Underneath is a photo of two hopeless-looking teenagers. The article explains that Brandon and Kyle, despite almost four years at Garfield High School, Ohio, can barely read, are lazy and speak in rude monosyllables.


The only thing unbelievable about this story is that a newspaper would bother to run with something so commonplace.


So you see, Mr Debater1993, if we choose to interpret the resolution in a limited way: one school, two students, immediate future, it’s very easy for me to prove. If the resolution means (and indeed it can be interpreted this way) “Garfield High School does not prepare students Brandon and Kyle for any future involving employment or relationships with other people” then all I need to do is produce Brandon and Kyle and there we are. Brandon and Kyle are fictitious, of course, but nobody can doubt that there are some students somewhere (or even lots of students all over) who have been insufficiently prepared by school for the sort of future they would like.


How generous of me then to argue that this is not the most natural interpretation of your resolution. I think that most people would take it to mean school in general and students in general. This meaning allows exceptions either way. For instance, in the apple example, your friend could console you by saying in a general sense, “women don’t give enough apples,” even though I had just given him enough apples.


If the resolution had been “School doesn’t prepare students for the future,” then your argument would hold. As an absolute statement, it would require only one contrary example to show it false. However, adding “enough” changes it to a statement of degree.
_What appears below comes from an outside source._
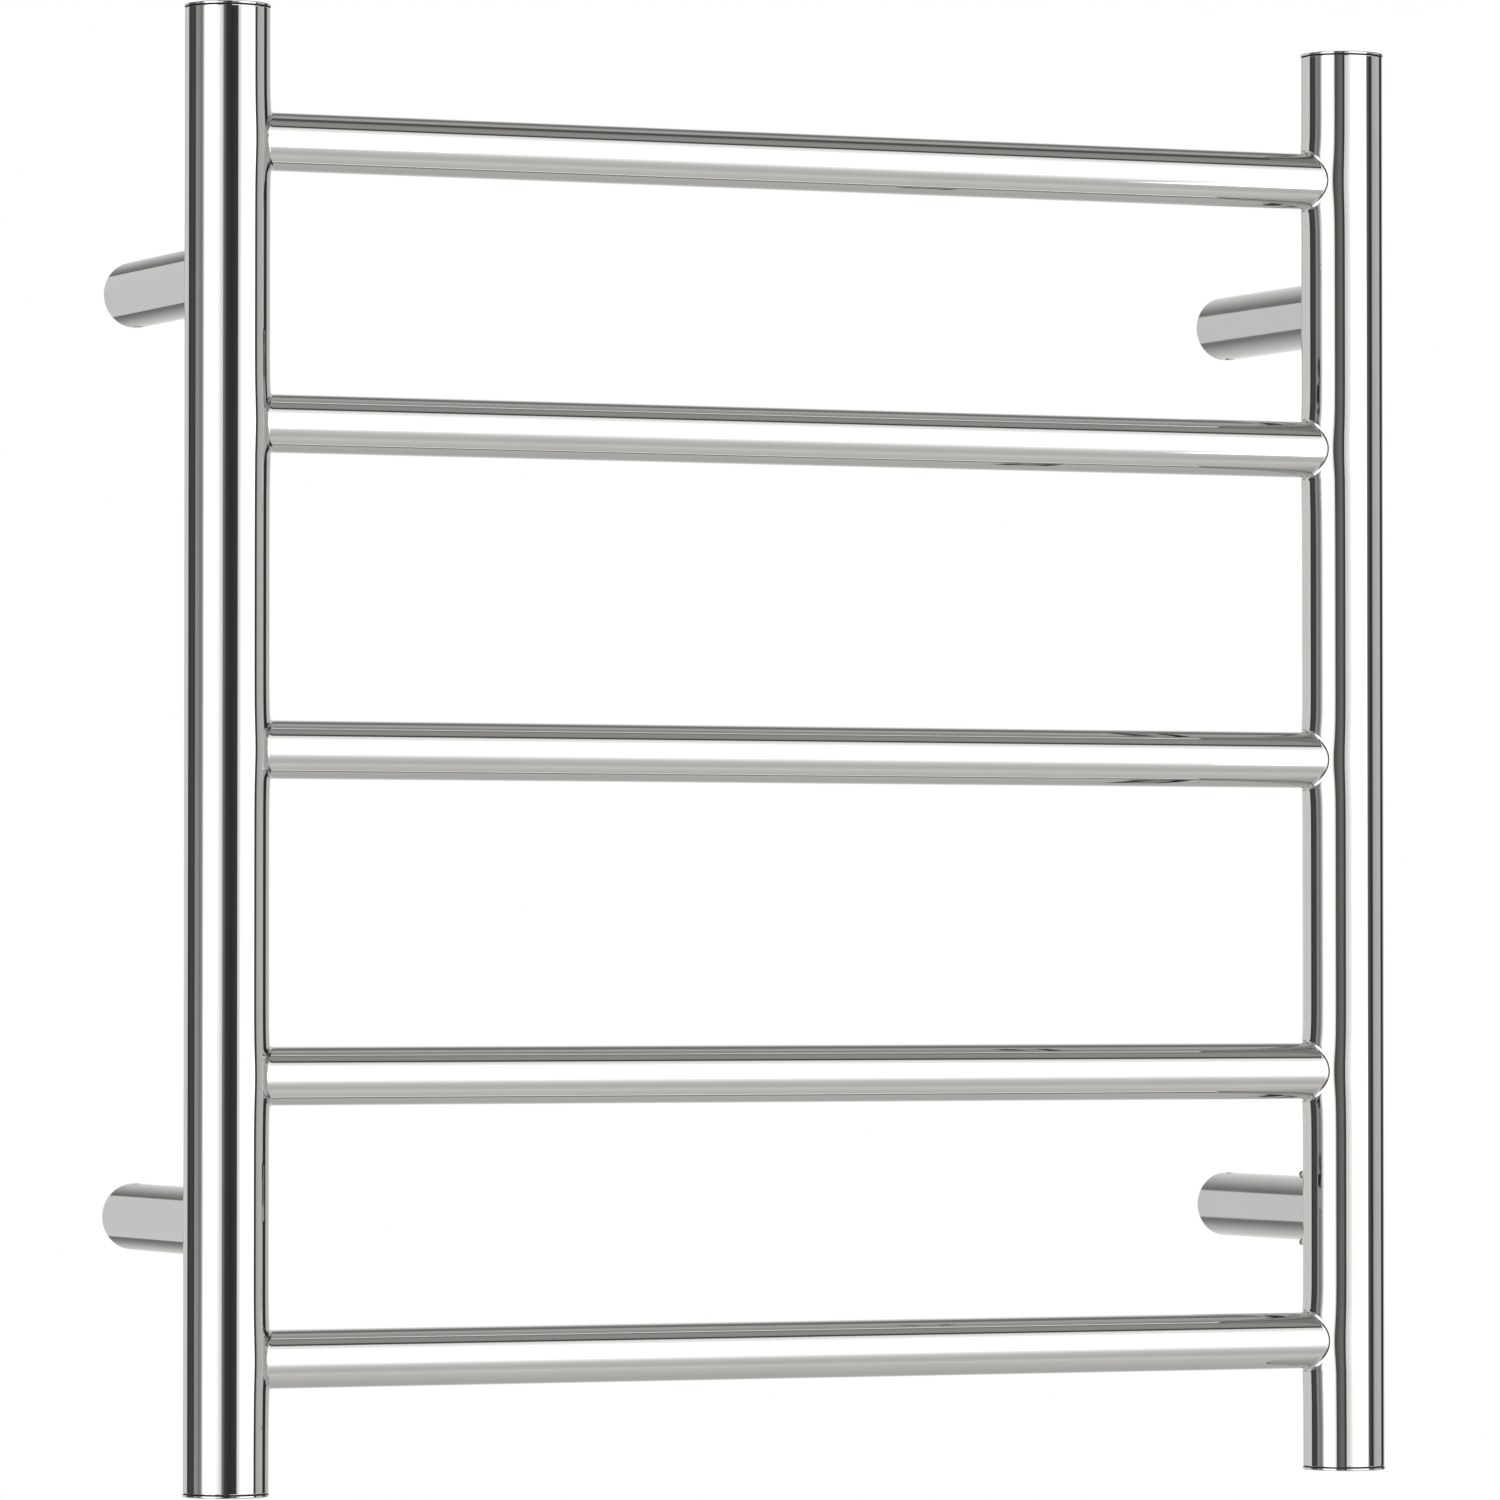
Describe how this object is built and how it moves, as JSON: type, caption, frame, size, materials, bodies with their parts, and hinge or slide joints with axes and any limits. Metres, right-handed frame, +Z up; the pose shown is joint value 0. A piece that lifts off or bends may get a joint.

Whether or not school actually prepares students for the future is a matter of opinion. If you could produce one occasion when one student had been prepared for one particular future event, and meanwhile all the other students in the US were failing standard tests and so on, it would be very hard to get people to disagree with the resolution.


On the other hand, it is possible to over-prepare students for the future too. Imagine a high school where students are kept on into adulthood to do extra subjects to prepare them for any eventuality. “School has prepared them enough!” we would shout. “They need to learn on the job now!”


I chose parenthood in the previous round because more students will grow up to be parents than will go to college or into any single occupation. School doesn’t even try to prepare students for parenthood, in my experience. Of course, it fails in other areas too.


High school graduates are not prepared enough for college or for work:


“Surveys consistently show that many high school graduates do not meet employers’ standards in a variety of academic areas, as well as in employability skills such as attendance, teamwork and collaboration, and work habits.” http://betterhighschools.org...


"Inadequate and inequitable preparation for college affects remediation and persistence rates – major problems in postsecondary institutions throughout the country.” http://www.stanford.edu...


“students walk onto their college campuses needing significant remedial work in the core disciplines of reading, writing, math, and science” http://www.usnews.com...


Mr Debater1993, I like this debate too. It’s been different from the other debates I’ve had on this site. Thank you for instigating.


School doesn’t prepare students enough for the future.


Debate Round No. 3
mr_Debater1993

Con


Rebuttal


Honestly I really like this debate. I thank my opponent for her interesting arguments.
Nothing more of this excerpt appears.